Por: Alberto Barrera Tyszka
A l paso que vamos, mañana podrán nombrar a Osmel Souza nuevo presidente del Consejo Nacional Electoral.
Solo han bastado cinco meses para frivolizar la idea de la revolución. Lo que han ganado en la consolidación y endurecimiento de su propio aparato, lo han perdido en discurso y en símbolos. Hoy, la identidad del chavismo es otra. Su poder tiene cada vez más fuerza bruta y menos ideología; más maquinaria y menos empatía con la cultura popular. La brújula del comandante está extraviada. Y sus herederos andan desesperados, hundidos en kilos de retórica, buscándola.
Por eso, Maduro y su combo esta semana se han brincado olímpicamente la democracia participativa y han designado, a golpe de dedo, algunos de los candidatos para las próximas elecciones. Pero eso no es todo. Eso solo es parte del procedimiento. Hay algo, también, definitivo en el perfil de sus elegidos. Uno es un animador de televisión. Otro es un cantante. Otro, un ex pelotero de las grandes ligas. Quieren candidatos más potables. Chavistas que no parezcan chavistas.
Afirma Luis Vicente León que esa es una estrategia correcta.
Que si palabras más, palabras menos él fuera asesor del gobierno podría recomendar algo así. Es lo que haría cualquier experto en marketing político.
Se trata, pues, de una jugada de librito. Ante audiencias hostiles, presenta ofertas distintas.
No dudo que León sepa mucho más que yo del tema, sin embargo, no puedo de dejar de pensar que hay algo de desespero, de síntoma de perdedor; que traicionar tu propia identidad para buscar más público supone un riesgo mortal.
Lee esta declaración de Winston Vallenilla: “Esta gente ha utilizado los recursos del Estado en beneficio propio Recursos que no llegan a la gente, que no se ven, que no son palpables, que no los puede disfrutar el pueblo, la clase media. Y este país es de todos nosotros”. Si lo hubiera dicho Diego Arria no habría tenido que cambiar las comillas. No pasara nada. Y eso es fatal para el chavismo. Más allá de los gritos, de los slogans y las sonrisas, Vallenilla no tiene identidad. Y esa ventaja publicitaria puede ser también un insulto. Para mantenerse en el poder, Maduro necesita traicionar al chavismo.
Así como en la producción de telenovelas de antes se buscaban personajes y tramas que pudieran subir cerro, ahora buscan ansiosamente subir urbanizaciones para seducir a la clase media.
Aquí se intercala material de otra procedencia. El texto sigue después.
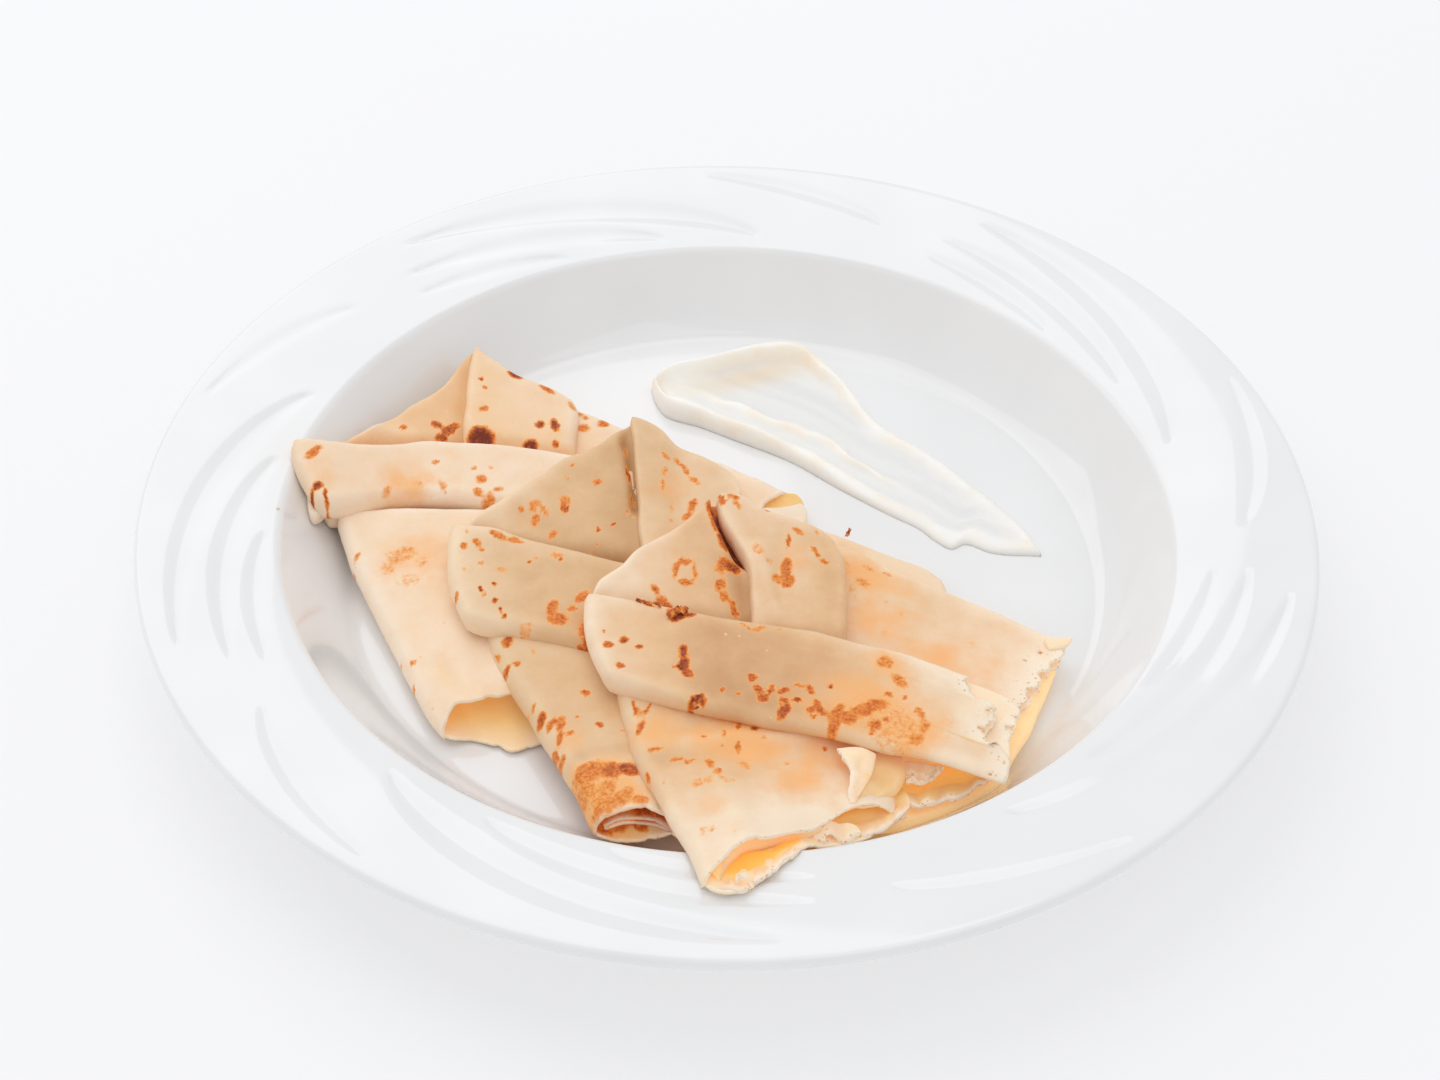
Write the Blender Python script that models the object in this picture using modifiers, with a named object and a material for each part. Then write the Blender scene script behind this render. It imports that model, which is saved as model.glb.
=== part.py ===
"""Three folded crepes on a round plate with a smear of sour cream.

The frame's origin is the middle of the plate's foot, Z points up and -Y is
the side that faces the diner. Lengths in the tables are millimetres, heights
are measured from the floor of the plate's well, and MM turns them to metres.
"""

import math
from dataclasses import dataclass

import bpy
import bmesh

MM = 0.001

# Plate, turned about Z.
RIM_RADIUS = 140.0
LIP_RADIUS = 1.6
SHOULDER_RADIUS = 107.0
WELL_RADIUS = 90.0
FLOOR_TOP = 5.5
SHOULDER_HEIGHT = 18.3
RIM_HEIGHT = 23.4
WALL_THICKNESS = 3.8
FOOT_RADIUS = 84.0
FOOT_WIDTH = 4.5
PLATE_STEPS = 64

# Clearance that a resting piece keeps to the piece under it.
GAP = 0.35

# Crepe sheets.
FOLD_ROUND = 2.6
CAGE_STATIONS = (0.0, 0.5, 1.0)

# Cream smear, from its thick end near the plate's back to its thin tip.
CREAM_START = (-20.5, 68.0)
CREAM_TIP = (77.0, 6.5)
CREAM_FAR_SPREAD = 30.0
CREAM_NEAR_SPREAD = 3.6
CREAM_PEAK = 0.26
CREAM_RIM = 5.0
CREAM_TROUGH = 2.0
CREAM_STATIONS = 10

# Colour, roughness and metallic value of each material.
LOOKS = {
    "porcelain": ((0.86, 0.85, 0.83), 0.12, 0.0),
    "crepe": ((0.80, 0.58, 0.33), 0.55, 0.0),
    "sour_cream": ((0.90, 0.86, 0.78), 0.30, 0.0),
}


@dataclass
class Panel:
    """One layer of a folded crepe, seen from above.

    The corners run clockwise, each as (x, y, top height). Each bend is the
    bow of one edge away from the panel and the lift of its middle, for the
    edges first-second, second-third, third-fourth and fourth-first. Depths
    are how far the layer reaches down at each corner.
    """

    name: str
    corners: tuple
    bends: tuple
    depths: tuple
    puff: float = 0.6


CREPES = {
    "crepe_left": (
        Panel("leg_lower", ((-96, 6, 5), (-46, 8, 5), (-41, -61, 3), (-62.5, -61, 2.5)),
              ((0, 0), (0, 0), (1.5, 0), (0.5, 0)), (12, 12, 6, 6)),
        Panel("leg_upper", ((-97, 8, 13), (-46, 8, 12), (-45, -51, 9), (-62.5, -58, 7)),
              ((0, 0), (0, 0), (-3.5, 1.5), (1, 0)), (18, 12, 2.2, 7)),
        Panel("arm", ((-64, 65, 9), (17.5, 20, 7), (12, -6, 6), (-60, 6, 8)),
              ((1, 0), (1.5, 0), (0, 0), (0, 0)), (14, 12, 12, 14)),
        Panel("facet_left", ((-104, 21, 21), (-66, 67.5, 14.5), (-66, 22, 13), (-96, 5, 15)),
              ((-4.5, -1.5), (-1.5, -0.5), (0, 0), (0, 0)), (14, 14, 10, 12)),
        Panel("facet_right", ((-66.5, 67.5, 16), (-38.5, 52, 10.5), (-37.5, 24, 12), (-66, 26, 14)),
              ((0.8, -0.5), (1, 0), (0, 0), (0, 0)), (6, 6, 6, 6)),
        Panel("band", ((-108, 20.5, 23.5), (-12, 16, 12), (-14, -9, 11), (-100, -2, 17.5)),
              ((9.5, -1), (0, 0), (-8, -0.5), (1.5, 0.5)), (6.5, 6, 6, 7.5), 1.0),
    ),
    "crepe_middle": (
        Panel("leg", ((-58, -32, 12.5), (-8, -36, 13), (-10, -91, 13), (-28, -93.5, 11)),
              ((0, 0), (0, 0), (1, 0), (0.5, -1)), (14, 14, 14, 12), 1.2),
        Panel("arm", ((-22, 33, 9.5), (53, -8, 4.6), (49, -28, 4), (-10, -24, 8)),
              ((0.5, 0), (1.5, 0), (0, 0), (0, 0)), (12, 8, 8, 12)),
        Panel("facet_left", ((-64, -5, 18), (-25, 37.5, 17), (-20, -20, 15), (-52, -25, 14.5)),
              ((1, -1.5), (0.5, -0.5), (0, 0), (0, 0)), (12, 10, 8, 10)),
        Panel("facet_right", ((-25.5, 37.5, 18.5), (4, 16, 12), (-1, -24, 13), (-20, -22, 16)),
              ((2.2, -0.5), (2, 0), (0, 0), (0, 0)), (7, 7, 7, 7)),
        Panel("band", ((-67, -5.5, 20), (8, -22, 15), (6, -50, 13), (-60, -37.5, 16.5)),
              ((0, 0.5), (0, 0), (2, 0), (2, 0.5)), (6, 6, 6, 7), 1.0),
    ),
    "crepe_front": (
        Panel("leg_lower", ((-22, -57, 11), (52, -58, 7), (61, -82, 8.5), (1.5, -124.5, 25)),
              ((0, 0), (0.5, 0), (-5, 0.6), (1.5, -4)), (24, 16, 20, 24)),
        Panel("arm_lower", ((0, 0, 4), (78.5, -33.5, 3.6), (61.5, -79, 6), (0, -70, 8)),
              ((1, 0), (0.5, 0), (0, 0), (0, 0)), (12, 10, 12, 14)),
        Panel("arm_upper", ((-2, 2, 11), (80, -31.5, 9.5), (66, -57, 9), (8, -64, 12)),
              ((1, -1), (1.5, 0), (0, 0), (0, 0)), (12, 7, 8, 12)),
        Panel("leg_upper", ((-24, -55, 18), (38, -72, 15), (38, -91, 16), (-3, -120, 27.5)),
              ((0, 0), (0, 0), (-4.5, 2), (1.8, -5)), (14, 12, 2, 4.4)),
        Panel("facet_left", ((-31.5, -31, 21.5), (-2.5, 4.5, 21.5), (7, -52, 19), (-18, -50, 17)),
              ((2, -1.5), (3.5, -0.5), (0, 0), (0, 0)), (13, 12, 10, 12)),
        Panel("facet_right", ((-2.5, 4.5, 23), (25.5, -5.5, 16.5), (26, -54, 17.5), (6, -54, 20.5)),
              ((1, 0), (1.5, 0), (0, 0), (0, 0)), (7, 9, 8, 6)),
        Panel("band", ((-34.5, -31.5, 24), (54, -51, 18.5), (61, -85, 19), (-26.5, -61.5, 20)),
              ((0.5, 0.5), (1, -1), (2.5, -1), (2, 0.5)), (7, 7, 4, 8), 1.0),
    ),
}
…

O tratan de vencer las resistencias de los sectores populares que se siente defraudados. O intentan mantener viva la fe de los pobres que ya no se reconocen en el PSUV.
El gran desafío de Maduro es reinventar la esperanza. La herencia de Chávez también es su peor enemigo: 29% de inflación. No hay santo que pueda con eso.
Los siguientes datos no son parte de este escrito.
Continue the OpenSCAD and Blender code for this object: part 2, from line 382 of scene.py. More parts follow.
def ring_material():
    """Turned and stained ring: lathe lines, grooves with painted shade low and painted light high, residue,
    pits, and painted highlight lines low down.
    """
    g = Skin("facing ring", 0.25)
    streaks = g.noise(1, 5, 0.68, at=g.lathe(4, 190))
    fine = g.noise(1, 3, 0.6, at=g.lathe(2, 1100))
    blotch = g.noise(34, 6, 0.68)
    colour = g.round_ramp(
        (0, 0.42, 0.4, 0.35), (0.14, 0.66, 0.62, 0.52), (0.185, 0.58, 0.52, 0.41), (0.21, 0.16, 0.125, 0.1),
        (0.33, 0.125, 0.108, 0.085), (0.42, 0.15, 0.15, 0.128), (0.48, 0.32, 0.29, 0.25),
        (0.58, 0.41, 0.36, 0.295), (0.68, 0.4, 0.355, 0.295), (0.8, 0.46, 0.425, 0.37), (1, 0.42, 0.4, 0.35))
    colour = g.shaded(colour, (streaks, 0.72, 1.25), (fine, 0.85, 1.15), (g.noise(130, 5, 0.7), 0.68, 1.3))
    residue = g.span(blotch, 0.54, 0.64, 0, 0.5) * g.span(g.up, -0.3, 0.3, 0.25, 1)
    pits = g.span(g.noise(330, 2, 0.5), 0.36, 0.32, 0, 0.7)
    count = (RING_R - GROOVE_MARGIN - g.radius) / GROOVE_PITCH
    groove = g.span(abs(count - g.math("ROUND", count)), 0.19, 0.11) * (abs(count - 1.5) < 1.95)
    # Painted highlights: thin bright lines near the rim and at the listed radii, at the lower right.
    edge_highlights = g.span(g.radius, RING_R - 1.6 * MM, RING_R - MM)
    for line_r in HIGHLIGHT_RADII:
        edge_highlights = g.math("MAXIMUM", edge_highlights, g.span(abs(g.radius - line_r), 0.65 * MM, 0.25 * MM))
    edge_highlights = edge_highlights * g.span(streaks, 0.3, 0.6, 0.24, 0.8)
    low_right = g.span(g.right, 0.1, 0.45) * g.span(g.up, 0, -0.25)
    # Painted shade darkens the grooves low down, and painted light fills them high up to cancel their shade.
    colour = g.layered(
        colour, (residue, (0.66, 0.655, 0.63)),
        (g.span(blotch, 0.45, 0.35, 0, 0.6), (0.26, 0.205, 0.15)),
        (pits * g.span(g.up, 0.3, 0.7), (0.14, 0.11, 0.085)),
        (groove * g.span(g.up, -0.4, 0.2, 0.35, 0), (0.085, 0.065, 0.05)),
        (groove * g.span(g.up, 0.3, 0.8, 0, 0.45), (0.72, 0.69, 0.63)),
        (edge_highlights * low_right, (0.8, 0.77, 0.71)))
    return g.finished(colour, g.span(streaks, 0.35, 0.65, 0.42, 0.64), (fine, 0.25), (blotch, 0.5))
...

El plan de los poderosos es muy claro. Golpean, acosan, presionan, distribuyen el miedo. Persiguen a Mardo, a Oscar López, no saben cómo parar a Capriles. Mientras promueven un nuevo chavismo pálido, candidaturas que saben a beisbol y a Guerra de los sexos.
Los otros candidatos impuestos siguen también una línea similar. Ernesto Villegas dice convencer a los opositores de que han votado en contra de sí mismos, minimizando a quienes desea convencer, desdeñando su capacidad de discernir y de disentir. Pérez Pirela afirma jubiloso: “¡Vamos por los no convencidos!”, como si nadie lo hubiera visto durante años, repartiendo sornas e insultos por televisión. Es la versión edulcorada de Mario Silva, un Nolia con algo de francés, citas de Greimas, un poco de la semiótica de Yuri Lotman y la escuela de Tartú. Suponer que el otro es un tonto, manipulado o confundido, nunca es un buen punto de partida.
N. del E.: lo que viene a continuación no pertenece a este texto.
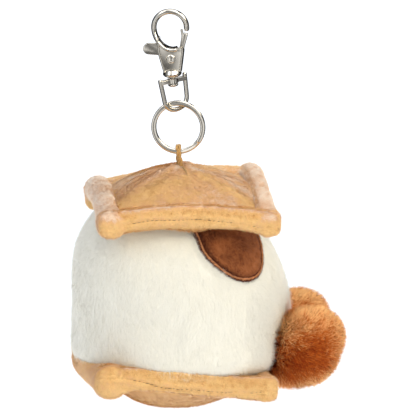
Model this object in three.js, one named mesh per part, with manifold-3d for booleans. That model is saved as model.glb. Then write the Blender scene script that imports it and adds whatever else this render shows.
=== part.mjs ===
// A plush s'more on a key clip: a white marshmallow between two tan crackers with stuffed rims, a
// chocolate drip on each side, two furry feet, and a swivel snap hook on a split ring and cord loop.
//
// Millimetres. +Z is up, +X is the toy's front, where its feet point, and -Y is its right side.
// The origin is the centre of the small flat under the bottom cracker, on which the toy stands.

import * as THREE from 'three';
import { mergeVertices } from 'three/addons/utils/BufferGeometryUtils.js';
import Module from 'manifold-3d';

const wasm = await Module();
wasm.setup();

// ---------------------------------------------------------------- driving dimensions

const GAP = 0.3; // between pieces that touch

const MARSHMALLOW = {
  radius: 41.2,
  depthShare: 0.96, // its size along Y, as a share of its size along X
  waist: 39, // height of its widest level
  below: 24.5, // from the waist down to its underside
  above: 43.5, // from the waist up to its top
  sharpBelow: 7, // exponents of the rounding under and over the waist
  sharpAbove: 2.5,
  shift: 1.4, // its axis along X at the waist and below
  lean: -0.085, // how far the axis moves along X for each mm above the waist
};

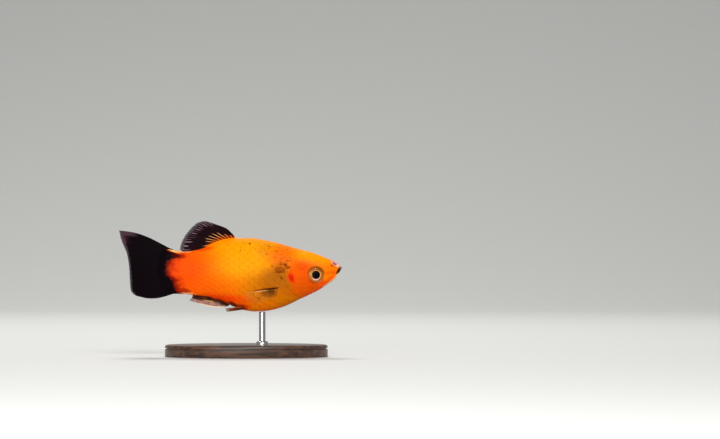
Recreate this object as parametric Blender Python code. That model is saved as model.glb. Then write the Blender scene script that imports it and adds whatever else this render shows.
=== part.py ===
"""Wagtail platy (Xiphophorus maculatus), a still, life-size model of an adult female on a display stand.

Run with blender --background --python part.py, or from Blender's text editor. Metres, +Z up. The head
points to +X, the fish's right side to -Y, and the origin is on the floor under the middle of its length.
The body is a loft: s is the distance behind the snout, and heights are measured from the body axis.
"""

import math

import bmesh
import bpy
import numpy as np

MM = 0.001

# Driving sizes
TOTAL_LENGTH = 55.0 * MM
SNOUT_X = TOTAL_LENGTH / 2
AXIS_Z = 21.8 * MM
TAIL_SWING = 0.9 * MM
SWING_FROM = 22.0 * MM
SWING_TO = 41.7 * MM
GAP = 0.3 * MM
CUTTER_REACH = 1.2 * MM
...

Son los nuevos chicos del rating. Los que sonríen mientras el poder te amenaza y te persigue.
Pero olvidan que el público cambia. Que la gente no es pendeja. Que la historia no pasa en vano. Que a veces regresa de manera paradójica: también en 1998 hubo quienes creyeron que una miss podía ser una gran solución política.